Scenario B — US SaaS consultancy billing quarterly in USD, clients paying mixed ETH and USDC. Quarterly schedules aligned with contract renewal language. Partial payments enabled for one enterprise client paying in three tranches per quarter — finance stopped issuing supplemental 'true-up' invoices that confused auditors. Controller exported Q2 PAID invoices into their warehouse with webhook sync.
Scenario C — solo fractional CFO serving eight crypto-native startups. WEEKLY micro-retainers for two clients, MONTHLY for six. Dashboard recurring pipeline view replaced a Notion table that was always stale. The CFO spends Friday MCP sessions listing overdue schedules instead of chasing founders in group chats.
Security and permissions for recurring operations
Only org admins should create or edit schedules by default — same policy as sweep destination changes. Team members with invoice create permissions can still manual-invoice between cycles. API keys with recurring write scopes (when exposed via REST) should be rare; most automation reads schedule state rather than mutating it. When someone leaves the company, revoke keys and audit active schedules they owned in runbooks.
Recurring does not bypass TOTP or session requirements on the dashboard. Background generation runs server-side with org context — not user laptops — so schedules fire when your finance lead is offline. That reliability is the point.

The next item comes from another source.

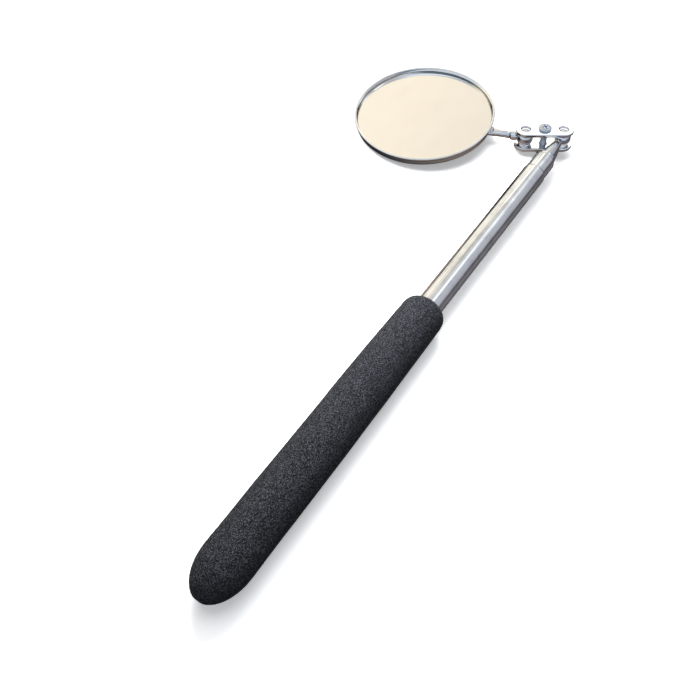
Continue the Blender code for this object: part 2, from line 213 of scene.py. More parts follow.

Metrics to track after migration
- Days sales outstanding (DSO) by client — should stabilize or decrease
- Overdue invoice count week-over-week — spikes indicate client confusion, not just lateness
- Support tickets mentioning 'payment link' or 'which address' — should trend to zero
- Percent of revenue from scheduled vs manual invoices — target 70%+ for retainer-heavy shops
- Time spent on month-end reconciliation hours — finance self-report; expect 30–50% reduction
What we are still improving
Transparent roadmap items matter for trust. Schedule version history — seeing who changed amount and when — is on our roadmap. Per-schedule line item templates beyond single-line retainers are expanding. Dunning email sequences beyond initial send are evolving. We document gaps plainly so finance teams plan around them rather than discovering in production.
Who should enable recurring billing this quarter
If more than 30% of your revenue repeats on a known cadence, you are leaving money and sleep on the table without schedules. If your accountant asks for 'accounts receivable aging' and you hesitate, you are ready. If clients say 'just send the same link as last time,' you are overdue for invoice numbers and due dates.
Settlematic's recurring billing exists because crypto settlement should not mean crypto chaos in the back office. Quote in fiat. Generate on schedule. Let clients pay in ETH, BTC, SOL, USDC, or USDT on the chains you allow. Sweep to wallets you control. Close the month from structured data. That is recurring billing worth migrating to — not another calendar reminder duct-taped to a wallet address.